Hilfe beim Zusammenfügen von mehr als 1450 Symbolen hat Heiko Fensterer geleistet. "Für den Stundenplan war sein Wissen über unsere neuen Schüler und Lehrer sehr hilfreich", sagt Schütze. Bis zum Ferienbeginn war Fensterer Mathematiklehrer am "Gymnasium in der Bergmannsallee". Nun gehört er zum Kollegium des Luther-Gymnasiums. Seine Schule gibt es nicht mehr. Wegen des Schülerrückganges musste sie mit dem traditionsreicheren Luther-Gymnasium fusionieren.

Mindestens 100 Jungen und Mädchen hätten sich in der einstigen Bergmannssiedlung für die fünften Klassen, die nach Wiedereinführung der zwölfjährigen Abiturzeit im Land erstmals wieder gebildet werden können, einschreiben müssen.
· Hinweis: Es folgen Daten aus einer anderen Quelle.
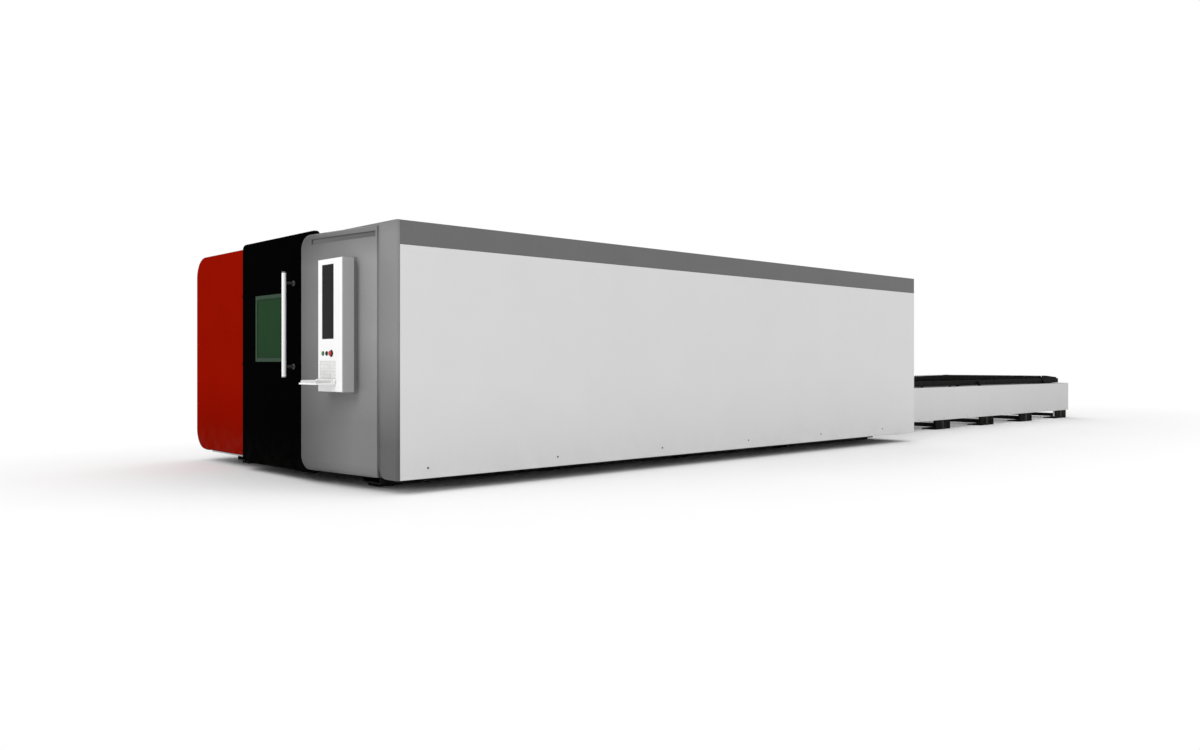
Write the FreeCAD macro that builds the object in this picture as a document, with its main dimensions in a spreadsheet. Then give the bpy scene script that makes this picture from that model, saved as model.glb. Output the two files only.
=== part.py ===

Doch wie vielerorts wurde die vom Kultusministerium vorgegebene Mindestschülerzahl nicht erfüllt. Weil 19 Fünftklässler fehlten, beschloss der Kreistag im Mai das Aus des 1991 gegründeten "Gymnasiums in der Bergmannsallee". Weiter genutzt, mit dem Namen Luther, wird nur das Gebäude. "Für nun 1016 Schüler und 74 Lehrer hätten wir hier gar keinen Platz", so Schulleiter Hartmut Prieske.

Proteste oder Streit habe es wegen der Zusammenlegung nicht gegeben. "Davor hat uns wohl auch Martin Luther bewahrt", vermutet Prieske. Der größte Sohn der Stadt hatte schon einmal einen Streit verhindert. Einen zwischen den Mansfelder Grafen durch die Gründung "einer führnehmen lateinischen Schule" am 15. Februar 1546. Diese besteht bis heute im Geburts- und Sterbeort des Reformators, als Gymnasium mit seinem Namen.

Während die "Neuen" im traditionsreichen Haus noch Orientierungshilfe brauchen, bewegen Ilona Debrabant andere Probleme. "Nein, nicht das Zusammenfinden mit den neuen Kollegen, da gibt es keine Konflikte", betont die Deutsch- und Französisch-Lehrerin. Gedanken bereiten ihr die Wege zwischen den Unterrichtsstunden. Durch die Fusion wird in zwei Häusern gelernt. Die Klassen fünf bis neun in der Bergmannsallee, die höheren Stufen im Luther-Gebäude. Dazwischen liegen 15 Minuten Fußweg für die Pendler. "Na, warten wir mal ab. Vielleicht geht das ja auch so reibungslos, wie die Fusion vor dem ersten Klingeln."